Alla fiera del fungo laziale si mangiano porcini sloveni

Cozze e pesce fritto, funghi porcini, carciofi e zuppa di fagioli: tra mare e monti tutto fa sagra nel Lazio. E, se il prodotto tipico scarseggia, nessun problema, a estremi mali rimedi esterni.
A Lariano, paese dei Castelli romani famosissimo per il pane, hanno deciso di fare la sagra del fungo porcino. Un po’ in anticipo rispetto alla raccolta. Va a finire che i funghi sono sì gustosi, ma non proprio autoctoni, almeno a giudicare dai tir che arrivano dalla Slovenia durante i giorni della manifestazione.
Quello che non ammazza ingrassa, il boletus avrà anche la carta d’identità taroccata, ma sempre porcino è. Per quello tipico bisognerà aspettare qualche mese e mangiarselo in tutta tranquillità senza l’ansia della sagra.
A Prossedi, un migliaio di anime, un paio di macellai, produzione suina marginale, hanno istituito la sagra della salsiccia. Che si accompagna a degustazione di broccoletti, bruschette e dolci tipici locali. Dove probabilmente «locali» sta per «della zona». E vai a capire se si sconfina oltre Prossedi.
Le cose non vanno meglio sui Monti Lepini, dove la celeberrima sagra del carciofo di Sezze va in crisi di produttività. I carciofi dovrebbero infatti essere «romaneschi», il paese è infatti ammesso al marchio igp. Ma basta superare di un metro il confine è il carciofo diventa plebeo. Necessario, inoltre, rispettare il disciplinare di coltivazione. Per la sagra questo e altro, per carità, ma se la materia prima scarseggia tanto vale rivolgersi per quei tre giorni a Battipaglia che di produzione ne ha da vendere. Appunto.
Che la crisi del carciofo a Sezze sia cosa reale è dimostrato dalla recente delibera dell’amministrazione comunale che ha stabilito incentivi da mille euro l’uno per cinquanta aziende che si impegneranno a produrre come Unione europea comanda e che porteranno il risultato all’edizione 2011 della manifestazione.
Rimanendo in collina, un aiutino arriva anche a Maenza quando la natura non si prodiga per fornire la quantità necessaria di ciliegie per la sagra di maggio.

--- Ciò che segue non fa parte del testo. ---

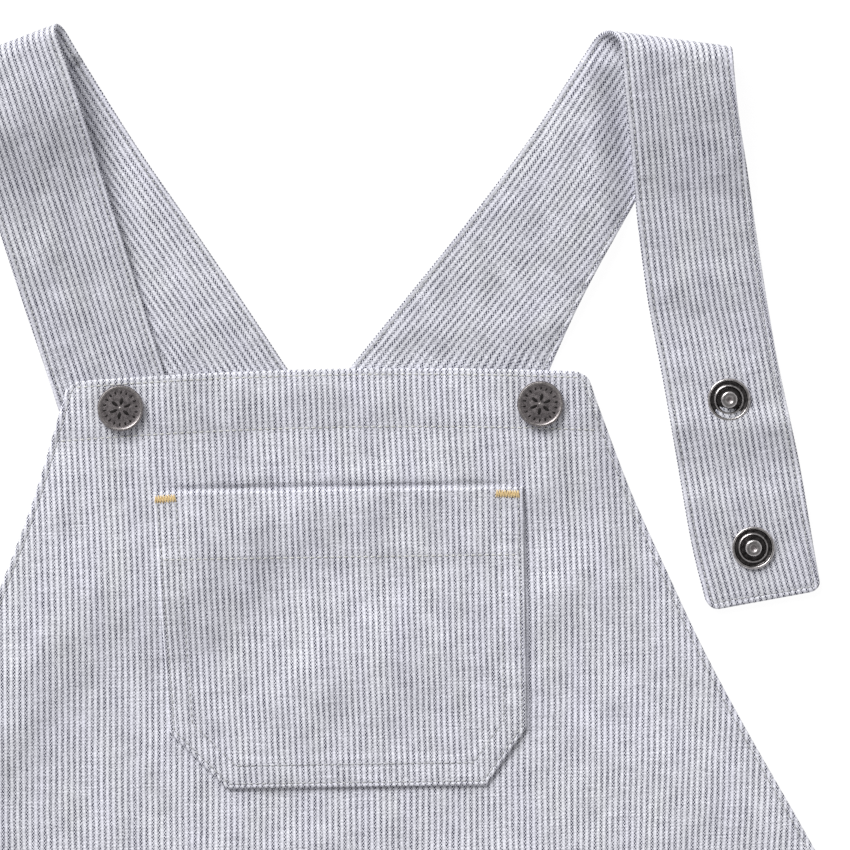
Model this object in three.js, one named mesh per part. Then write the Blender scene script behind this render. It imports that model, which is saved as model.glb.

Ma sei il prodotto non c’è, o quanto meno è di nicchia - dell’orto mio e di quello di casa tua - perché accanirsi con la più popolare delle promozioni? La domanda deve essersela posta l’assessorato al turismo della Regione Lazio che ha chiuso i rubinetti. I Comuni continuano a crederci. Nessuna cifra esagerata, ma se la metti assieme agli incentivi per una produzione che scarseggia, i conti tornano fino a un certo punto.